# CHALLENGE
Without altering anything, repeat each of the records.

# SUPPLIED INFORMATION
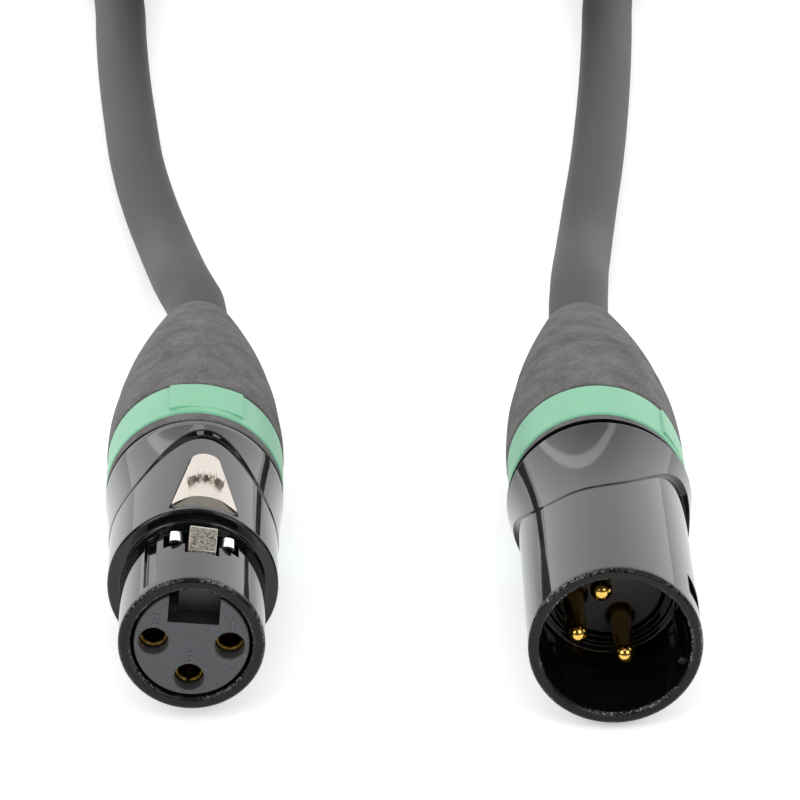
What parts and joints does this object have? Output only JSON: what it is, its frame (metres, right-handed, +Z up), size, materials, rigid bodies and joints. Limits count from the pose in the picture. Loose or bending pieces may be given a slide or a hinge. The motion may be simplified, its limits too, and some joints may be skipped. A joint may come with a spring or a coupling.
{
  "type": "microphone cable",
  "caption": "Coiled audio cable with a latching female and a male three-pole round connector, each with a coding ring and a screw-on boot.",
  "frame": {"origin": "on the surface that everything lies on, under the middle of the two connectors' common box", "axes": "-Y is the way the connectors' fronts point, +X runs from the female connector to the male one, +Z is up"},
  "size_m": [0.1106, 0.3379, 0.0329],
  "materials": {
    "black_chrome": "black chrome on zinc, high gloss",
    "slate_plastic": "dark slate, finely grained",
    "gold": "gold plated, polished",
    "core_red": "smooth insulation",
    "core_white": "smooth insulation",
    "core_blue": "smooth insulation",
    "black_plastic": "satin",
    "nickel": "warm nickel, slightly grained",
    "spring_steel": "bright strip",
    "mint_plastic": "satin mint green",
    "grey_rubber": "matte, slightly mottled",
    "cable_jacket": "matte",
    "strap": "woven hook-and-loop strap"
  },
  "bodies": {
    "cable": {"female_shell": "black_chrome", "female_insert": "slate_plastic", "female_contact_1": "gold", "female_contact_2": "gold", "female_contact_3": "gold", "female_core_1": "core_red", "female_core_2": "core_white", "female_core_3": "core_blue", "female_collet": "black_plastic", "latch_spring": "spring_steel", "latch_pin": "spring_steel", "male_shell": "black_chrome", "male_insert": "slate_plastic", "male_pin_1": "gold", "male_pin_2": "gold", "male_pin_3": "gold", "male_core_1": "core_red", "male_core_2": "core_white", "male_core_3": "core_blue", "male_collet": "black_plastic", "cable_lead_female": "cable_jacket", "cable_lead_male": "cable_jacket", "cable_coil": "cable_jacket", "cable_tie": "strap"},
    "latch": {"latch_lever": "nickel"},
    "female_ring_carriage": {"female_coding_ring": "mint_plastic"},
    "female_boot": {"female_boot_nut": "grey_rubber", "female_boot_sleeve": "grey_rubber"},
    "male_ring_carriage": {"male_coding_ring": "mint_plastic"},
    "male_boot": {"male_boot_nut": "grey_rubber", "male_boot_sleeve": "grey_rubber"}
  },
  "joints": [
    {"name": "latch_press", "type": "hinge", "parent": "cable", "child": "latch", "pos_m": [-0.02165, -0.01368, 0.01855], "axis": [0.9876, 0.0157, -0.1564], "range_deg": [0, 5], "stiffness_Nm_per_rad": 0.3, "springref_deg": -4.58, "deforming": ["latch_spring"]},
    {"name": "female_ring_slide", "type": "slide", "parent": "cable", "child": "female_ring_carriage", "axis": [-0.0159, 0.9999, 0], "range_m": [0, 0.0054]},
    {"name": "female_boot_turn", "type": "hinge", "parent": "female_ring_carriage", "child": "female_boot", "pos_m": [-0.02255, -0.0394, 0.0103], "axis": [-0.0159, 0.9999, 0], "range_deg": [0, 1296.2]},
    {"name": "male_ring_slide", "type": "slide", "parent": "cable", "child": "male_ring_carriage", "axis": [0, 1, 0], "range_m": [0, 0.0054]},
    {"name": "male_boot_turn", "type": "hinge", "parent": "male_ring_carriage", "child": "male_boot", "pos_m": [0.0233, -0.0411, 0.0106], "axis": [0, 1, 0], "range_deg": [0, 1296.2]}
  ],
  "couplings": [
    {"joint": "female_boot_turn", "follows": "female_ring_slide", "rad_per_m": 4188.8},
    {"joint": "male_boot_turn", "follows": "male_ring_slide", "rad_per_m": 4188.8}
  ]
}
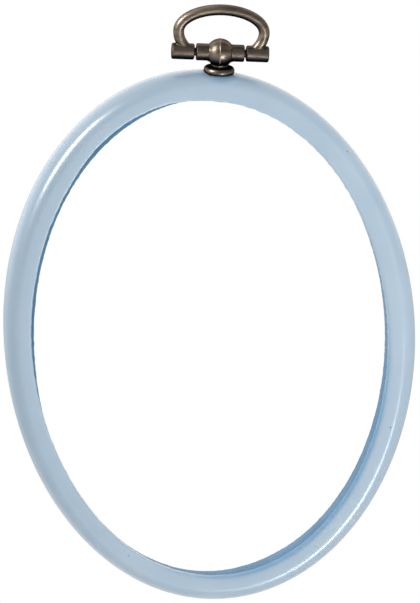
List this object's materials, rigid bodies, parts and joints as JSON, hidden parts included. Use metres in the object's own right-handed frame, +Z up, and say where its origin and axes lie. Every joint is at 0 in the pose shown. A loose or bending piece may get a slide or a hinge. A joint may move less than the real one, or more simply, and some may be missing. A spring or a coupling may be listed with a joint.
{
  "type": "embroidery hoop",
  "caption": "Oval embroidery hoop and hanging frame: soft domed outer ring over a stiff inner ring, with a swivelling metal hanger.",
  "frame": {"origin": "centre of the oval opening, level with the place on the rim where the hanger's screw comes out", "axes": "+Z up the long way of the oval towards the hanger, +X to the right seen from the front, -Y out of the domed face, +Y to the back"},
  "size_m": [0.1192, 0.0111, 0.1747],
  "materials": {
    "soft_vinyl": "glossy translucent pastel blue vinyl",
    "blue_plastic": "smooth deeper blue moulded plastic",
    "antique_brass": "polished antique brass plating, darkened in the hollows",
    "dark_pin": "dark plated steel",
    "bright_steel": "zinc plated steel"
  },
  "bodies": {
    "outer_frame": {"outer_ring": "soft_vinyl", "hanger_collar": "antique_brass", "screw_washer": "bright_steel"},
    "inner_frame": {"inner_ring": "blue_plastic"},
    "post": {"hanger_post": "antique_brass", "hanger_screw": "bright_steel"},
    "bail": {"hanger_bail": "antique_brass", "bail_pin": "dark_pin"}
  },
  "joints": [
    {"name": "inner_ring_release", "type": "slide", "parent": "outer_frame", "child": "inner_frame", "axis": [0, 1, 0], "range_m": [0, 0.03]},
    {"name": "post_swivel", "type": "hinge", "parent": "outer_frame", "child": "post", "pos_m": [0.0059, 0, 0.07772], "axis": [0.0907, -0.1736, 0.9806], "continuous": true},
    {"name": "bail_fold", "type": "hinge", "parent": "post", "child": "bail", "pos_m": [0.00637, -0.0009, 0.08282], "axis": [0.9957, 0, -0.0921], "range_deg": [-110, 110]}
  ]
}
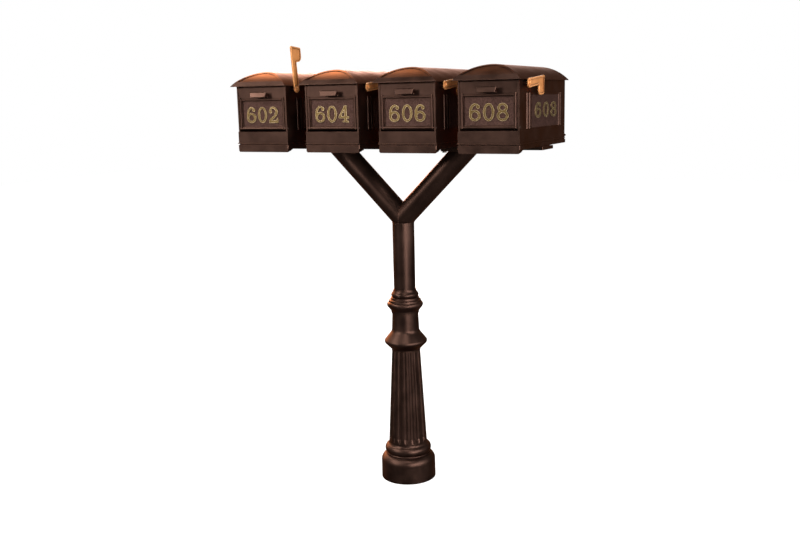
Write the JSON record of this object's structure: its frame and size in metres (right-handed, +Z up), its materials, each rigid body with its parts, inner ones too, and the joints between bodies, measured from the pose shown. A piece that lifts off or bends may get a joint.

# FULL SOLUTION
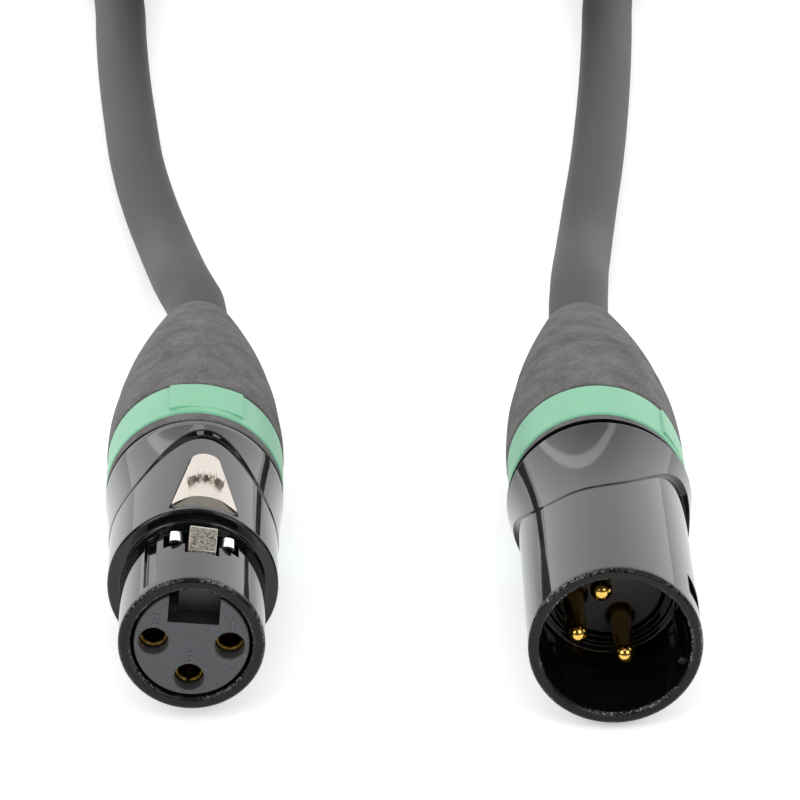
What parts and joints does this object have? Output only JSON: what it is, its frame (metres, right-handed, +Z up), size, materials, rigid bodies and joints. Limits count from the pose in the picture. Loose or bending pieces may be given a slide or a hinge. The motion may be simplified, its limits too, and some joints may be skipped. A joint may come with a spring or a coupling.
{
  "type": "microphone cable",
  "caption": "Coiled audio cable with a latching female and a male three-pole round connector, each with a coding ring and a screw-on boot.",
  "frame": {"origin": "on the surface that everything lies on, under the middle of the two connectors' common box", "axes": "-Y is the way the connectors' fronts point, +X runs from the female connector to the male one, +Z is up"},
  "size_m": [0.1106, 0.3379, 0.0329],
  "materials": {
    "black_chrome": "black chrome on zinc, high gloss",
    "slate_plastic": "dark slate, finely grained",
    "gold": "gold plated, polished",
    "core_red": "smooth insulation",
    "core_white": "smooth insulation",
    "core_blue": "smooth insulation",
    "black_plastic": "satin",
    "nickel": "warm nickel, slightly grained",
    "spring_steel": "bright strip",
    "mint_plastic": "satin mint green",
    "grey_rubber": "matte, slightly mottled",
    "cable_jacket": "matte",
    "strap": "woven hook-and-loop strap"
  },
  "bodies": {
    "cable": {"female_shell": "black_chrome", "female_insert": "slate_plastic", "female_contact_1": "gold", "female_contact_2": "gold", "female_contact_3": "gold", "female_core_1": "core_red", "female_core_2": "core_white", "female_core_3": "core_blue", "female_collet": "black_plastic", "latch_spring": "spring_steel", "latch_pin": "spring_steel", "male_shell": "black_chrome", "male_insert": "slate_plastic", "male_pin_1": "gold", "male_pin_2": "gold", "male_pin_3": "gold", "male_core_1": "core_red", "male_core_2": "core_white", "male_core_3": "core_blue", "male_collet": "black_plastic", "cable_lead_female": "cable_jacket", "cable_lead_male": "cable_jacket", "cable_coil": "cable_jacket", "cable_tie": "strap"},
    "latch": {"latch_lever": "nickel"},
    "female_ring_carriage": {"female_coding_ring": "mint_plastic"},
    "female_boot": {"female_boot_nut": "grey_rubber", "female_boot_sleeve": "grey_rubber"},
    "male_ring_carriage": {"male_coding_ring": "mint_plastic"},
    "male_boot": {"male_boot_nut": "grey_rubber", "male_boot_sleeve": "grey_rubber"}
  },
  "joints": [
    {"name": "latch_press", "type": "hinge", "parent": "cable", "child": "latch", "pos_m": [-0.02165, -0.01368, 0.01855], "axis": [0.9876, 0.0157, -0.1564], "range_deg": [0, 5], "stiffness_Nm_per_rad": 0.3, "springref_deg": -4.58, "deforming": ["latch_spring"]},
    {"name": "female_ring_slide", "type": "slide", "parent": "cable", "child": "female_ring_carriage", "axis": [-0.0159, 0.9999, 0], "range_m": [0, 0.0054]},
    {"name": "female_boot_turn", "type": "hinge", "parent": "female_ring_carriage", "child": "female_boot", "pos_m": [-0.02255, -0.0394, 0.0103], "axis": [-0.0159, 0.9999, 0], "range_deg": [0, 1296.2]},
    {"name": "male_ring_slide", "type": "slide", "parent": "cable", "child": "male_ring_carriage", "axis": [0, 1, 0], "range_m": [0, 0.0054]},
    {"name": "male_boot_turn", "type": "hinge", "parent": "male_ring_carriage", "child": "male_boot", "pos_m": [0.0233, -0.0411, 0.0106], "axis": [0, 1, 0], "range_deg": [0, 1296.2]}
  ],
  "couplings": [
    {"joint": "female_boot_turn", "follows": "female_ring_slide", "rad_per_m": 4188.8},
    {"joint": "male_boot_turn", "follows": "male_ring_slide", "rad_per_m": 4188.8}
  ]
}
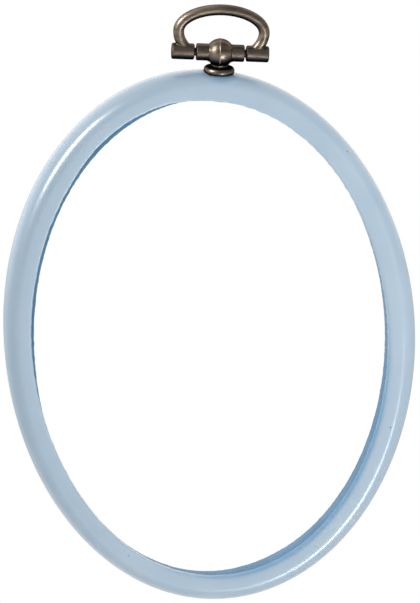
List this object's materials, rigid bodies, parts and joints as JSON, hidden parts included. Use metres in the object's own right-handed frame, +Z up, and say where its origin and axes lie. Every joint is at 0 in the pose shown. A loose or bending piece may get a slide or a hinge. A joint may move less than the real one, or more simply, and some may be missing. A spring or a coupling may be listed with a joint.
{
  "type": "embroidery hoop",
  "caption": "Oval embroidery hoop and hanging frame: soft domed outer ring over a stiff inner ring, with a swivelling metal hanger.",
  "frame": {"origin": "centre of the oval opening, level with the place on the rim where the hanger's screw comes out", "axes": "+Z up the long way of the oval towards the hanger, +X to the right seen from the front, -Y out of the domed face, +Y to the back"},
  "size_m": [0.1192, 0.0111, 0.1747],
  "materials": {
    "soft_vinyl": "glossy translucent pastel blue vinyl",
    "blue_plastic": "smooth deeper blue moulded plastic",
    "antique_brass": "polished antique brass plating, darkened in the hollows",
    "dark_pin": "dark plated steel",
    "bright_steel": "zinc plated steel"
  },
  "bodies": {
    "outer_frame": {"outer_ring": "soft_vinyl", "hanger_collar": "antique_brass", "screw_washer": "bright_steel"},
    "inner_frame": {"inner_ring": "blue_plastic"},
    "post": {"hanger_post": "antique_brass", "hanger_screw": "bright_steel"},
    "bail": {"hanger_bail": "antique_brass", "bail_pin": "dark_pin"}
  },
  "joints": [
    {"name": "inner_ring_release", "type": "slide", "parent": "outer_frame", "child": "inner_frame", "axis": [0, 1, 0], "range_m": [0, 0.03]},
    {"name": "post_swivel", "type": "hinge", "parent": "outer_frame", "child": "post", "pos_m": [0.0059, 0, 0.07772], "axis": [0.0907, -0.1736, 0.9806], "continuous": true},
    {"name": "bail_fold", "type": "hinge", "parent": "post", "child": "bail", "pos_m": [0.00637, -0.0009, 0.08282], "axis": [0.9957, 0, -0.0921], "range_deg": [-110, 110]}
  ]
}
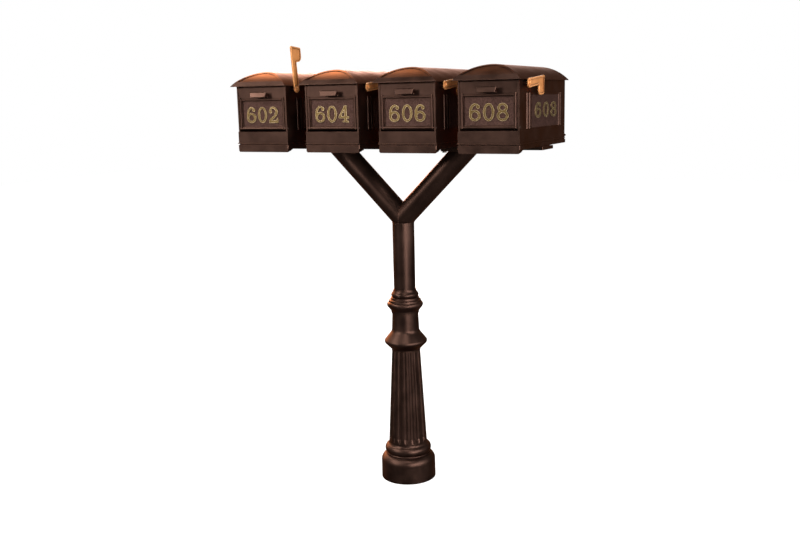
Write the JSON record of this object's structure: its frame and size in metres (right-handed, +Z up), its materials, each rigid body with its parts, inner ones too, and the joints between bodies, measured from the pose shown. A piece that lifts off or bends may get a joint.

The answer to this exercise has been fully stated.